ちなみに映画版のソロモンの偽証の前半をみたんだけど、野田くんがモブキャラっぽくなっててがっかりした。

■神原和彦
こいつの本性はどこにあるんだろうと、それが楽しみだったのだが、結局ただの良いやつ。アル中の父親が母親を殺害して自殺してる壮絶な過去を持っているが、その凶暴な遺伝子を一ミリもついでない。
最後まで実は凶暴な本性があって、それを隠してる展開を期待してたんだけどそんなことはなくとても残念だった。神原は柏木という中二病モンスターに付き合わされた哀れな中学生。

■柏木卓也
中二病モンスター。
人を殺してみたいとか、哲学的なことを言ってみたりとか、学校社会の仕組みに一石を投じてみたりとか「僕は特別なことを考えている」と自分に酔ってる少年。
この手のキャラクターを見るたびに「人が人を殺すことに特別視し過ぎ」だとおもう。

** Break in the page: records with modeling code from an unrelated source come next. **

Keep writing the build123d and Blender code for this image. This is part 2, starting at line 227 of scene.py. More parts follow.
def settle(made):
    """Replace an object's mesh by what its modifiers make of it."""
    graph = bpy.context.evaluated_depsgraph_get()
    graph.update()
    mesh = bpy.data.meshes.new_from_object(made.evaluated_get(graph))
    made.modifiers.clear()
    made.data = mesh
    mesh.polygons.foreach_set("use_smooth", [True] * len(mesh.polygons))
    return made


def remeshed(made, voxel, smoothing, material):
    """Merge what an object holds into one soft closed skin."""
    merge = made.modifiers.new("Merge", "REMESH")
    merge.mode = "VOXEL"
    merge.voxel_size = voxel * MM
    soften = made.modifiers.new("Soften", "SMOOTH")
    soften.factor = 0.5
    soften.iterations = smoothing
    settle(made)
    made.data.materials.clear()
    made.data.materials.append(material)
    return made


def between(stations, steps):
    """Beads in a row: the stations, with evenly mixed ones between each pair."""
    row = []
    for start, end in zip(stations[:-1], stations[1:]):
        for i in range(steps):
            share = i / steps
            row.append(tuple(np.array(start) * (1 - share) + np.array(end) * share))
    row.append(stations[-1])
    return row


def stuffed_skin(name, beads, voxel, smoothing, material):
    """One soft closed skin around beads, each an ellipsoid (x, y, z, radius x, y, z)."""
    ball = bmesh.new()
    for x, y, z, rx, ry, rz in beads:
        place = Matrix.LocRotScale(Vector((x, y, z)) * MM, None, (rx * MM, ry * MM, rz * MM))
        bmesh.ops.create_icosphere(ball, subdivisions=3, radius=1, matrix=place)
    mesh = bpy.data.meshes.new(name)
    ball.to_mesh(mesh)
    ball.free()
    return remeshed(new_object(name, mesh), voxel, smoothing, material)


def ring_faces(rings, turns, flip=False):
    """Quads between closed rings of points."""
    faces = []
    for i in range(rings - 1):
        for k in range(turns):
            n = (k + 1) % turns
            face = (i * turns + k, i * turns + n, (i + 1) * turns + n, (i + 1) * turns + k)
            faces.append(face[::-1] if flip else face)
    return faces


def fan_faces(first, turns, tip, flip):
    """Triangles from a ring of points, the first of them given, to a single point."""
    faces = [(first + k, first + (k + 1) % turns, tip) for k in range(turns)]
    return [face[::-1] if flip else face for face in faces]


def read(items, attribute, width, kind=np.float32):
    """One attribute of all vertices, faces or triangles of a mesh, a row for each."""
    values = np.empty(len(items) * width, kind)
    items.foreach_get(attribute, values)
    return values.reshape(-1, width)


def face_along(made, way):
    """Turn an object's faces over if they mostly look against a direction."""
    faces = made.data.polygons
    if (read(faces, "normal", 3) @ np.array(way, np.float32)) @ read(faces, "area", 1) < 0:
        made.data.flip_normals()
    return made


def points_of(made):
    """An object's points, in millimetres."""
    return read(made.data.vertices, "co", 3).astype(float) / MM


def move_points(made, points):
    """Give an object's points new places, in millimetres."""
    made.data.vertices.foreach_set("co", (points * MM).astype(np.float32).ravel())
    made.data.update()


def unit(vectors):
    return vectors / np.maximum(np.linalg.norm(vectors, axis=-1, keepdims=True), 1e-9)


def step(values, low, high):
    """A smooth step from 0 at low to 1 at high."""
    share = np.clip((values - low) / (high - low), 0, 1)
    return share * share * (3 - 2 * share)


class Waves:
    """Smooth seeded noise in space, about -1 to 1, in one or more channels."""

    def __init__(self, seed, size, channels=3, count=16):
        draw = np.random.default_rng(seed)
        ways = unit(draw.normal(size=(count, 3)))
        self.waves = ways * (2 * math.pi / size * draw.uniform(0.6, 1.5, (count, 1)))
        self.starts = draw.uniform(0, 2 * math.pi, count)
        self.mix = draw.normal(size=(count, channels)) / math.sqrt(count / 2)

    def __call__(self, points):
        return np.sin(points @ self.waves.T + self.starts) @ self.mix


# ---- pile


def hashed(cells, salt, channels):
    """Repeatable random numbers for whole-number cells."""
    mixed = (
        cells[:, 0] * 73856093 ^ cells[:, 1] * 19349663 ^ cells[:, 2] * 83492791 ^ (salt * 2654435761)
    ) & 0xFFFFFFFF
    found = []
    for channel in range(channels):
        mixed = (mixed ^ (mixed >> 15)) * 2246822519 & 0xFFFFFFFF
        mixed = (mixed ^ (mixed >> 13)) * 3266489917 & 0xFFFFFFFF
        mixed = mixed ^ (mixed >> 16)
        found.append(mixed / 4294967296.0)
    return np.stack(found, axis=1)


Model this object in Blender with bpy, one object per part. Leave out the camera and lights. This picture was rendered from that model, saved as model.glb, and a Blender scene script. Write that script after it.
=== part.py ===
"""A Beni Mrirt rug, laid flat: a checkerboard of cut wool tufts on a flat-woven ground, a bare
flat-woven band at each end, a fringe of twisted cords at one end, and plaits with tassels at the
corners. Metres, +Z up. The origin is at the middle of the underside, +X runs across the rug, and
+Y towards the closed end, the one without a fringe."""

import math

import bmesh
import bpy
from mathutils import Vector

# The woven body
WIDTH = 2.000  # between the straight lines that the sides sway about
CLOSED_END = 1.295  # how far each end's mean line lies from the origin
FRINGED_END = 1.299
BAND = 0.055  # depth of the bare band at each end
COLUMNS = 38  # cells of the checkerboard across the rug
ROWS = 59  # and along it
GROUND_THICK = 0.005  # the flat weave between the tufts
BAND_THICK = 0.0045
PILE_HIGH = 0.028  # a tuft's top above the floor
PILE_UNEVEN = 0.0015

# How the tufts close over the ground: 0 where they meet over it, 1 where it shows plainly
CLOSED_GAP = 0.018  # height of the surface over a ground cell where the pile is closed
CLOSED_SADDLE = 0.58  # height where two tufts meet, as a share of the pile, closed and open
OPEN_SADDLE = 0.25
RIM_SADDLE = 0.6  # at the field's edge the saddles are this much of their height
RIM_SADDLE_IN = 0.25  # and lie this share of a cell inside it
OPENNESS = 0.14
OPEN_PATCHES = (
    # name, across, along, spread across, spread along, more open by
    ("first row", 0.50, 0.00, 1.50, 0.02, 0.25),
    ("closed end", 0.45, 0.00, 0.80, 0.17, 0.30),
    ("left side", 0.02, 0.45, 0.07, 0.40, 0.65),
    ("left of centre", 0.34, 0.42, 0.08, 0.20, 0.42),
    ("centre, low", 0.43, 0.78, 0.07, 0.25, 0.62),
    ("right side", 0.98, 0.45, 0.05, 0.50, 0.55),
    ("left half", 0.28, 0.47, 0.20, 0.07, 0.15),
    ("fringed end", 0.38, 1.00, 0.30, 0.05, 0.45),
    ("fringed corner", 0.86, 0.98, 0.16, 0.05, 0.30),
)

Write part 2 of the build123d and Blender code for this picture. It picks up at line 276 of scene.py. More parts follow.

じゃあ人が豚や牛を殺すことは別なのか?人が植物を、虫を殺すことで何か一生背負うことになったりするのか?と。
もっと言うと、医療ミスで患者が死んでしまったことはどう考えるの?戦争で防衛のために相手を殺すことは?で、人が人を死なせてしまうことの現象が発生すると何が変わる?原始時代の人たちは足手まといになる人を人が殺してた形跡が残ってるけど、その人達は逃れれられない何かを背負っていたのか?
この手の発想を創造する人は、人が人を殺すことは「地続き」じゃなくて、そもそも自分には関係ないと思ってたり、距離が自分から遠いからもう知らない「特別な暗闇の先にある何か」みたいな感覚なんだとおもう。
そしてそれは自分以外の人もそう思ってると考えていて、怖さのベンチマークみたいなものとして利用してる。
でも、違う。人の死も生物の死も現象としては地続きだ。

■大出俊次
俊次はみため結構カッコいいはずだ。
やってることは暴力的で態度も悪く直情的。こんな行動を取る人間が、たとえば力士みたいな体格をしていて細目がつり上がってしてたら、誰も関わりたくなくて裁判なんかしたくもなかっただろう。助けてあげたくなるようなか弱さとカッコよさみたいなものが確実に存在しているそれが俊次。

■三宅樹里
自己中だけど、色々と可哀相な女の子。
藤野涼子が何てもうまくやるポジションを取れる女の子なら、樹里は何をやっても空回りしがちなポジションを取ってしまう子だった。
この作品を紐解いて、読み込んで僕なりにじっくり考えてみて、樹里は悪くないし狂ってもないとおもいました。感情を持った女の子。
で、宮部みゆきもそこはわかっていて、だからこそ神原くんの俊次に対する詰問のシーンをしっかり書いたんだとおもう。樹里と似た体験をしたり、似てはいなくても何かのコンプレックスを持ってる人たちに対するアンサーのような、そんな神原くんの詰問だった。
物語外のifだけど、樹里はあの後も神原に感謝する気持ちを持ち続けて、神格化したり恋愛対象としたんじゃないかな。
そして神原と同じ学校に行こうとしたり、何らかしらのアプローチをしたんじゃないかと。樹里は行動力モンスターだから。
神原の方も柏木くんと付き合えるくらいの度量があり、ちょっとイカれた人の方が魅力を感じるタイプっぽいので、その後二人は付き合う関係に発展しても良いんじゃないかとおもいました。神原に尽くす樹里ってなんか良い。
まぁ後日談でそれは打ちのめされたわけだが。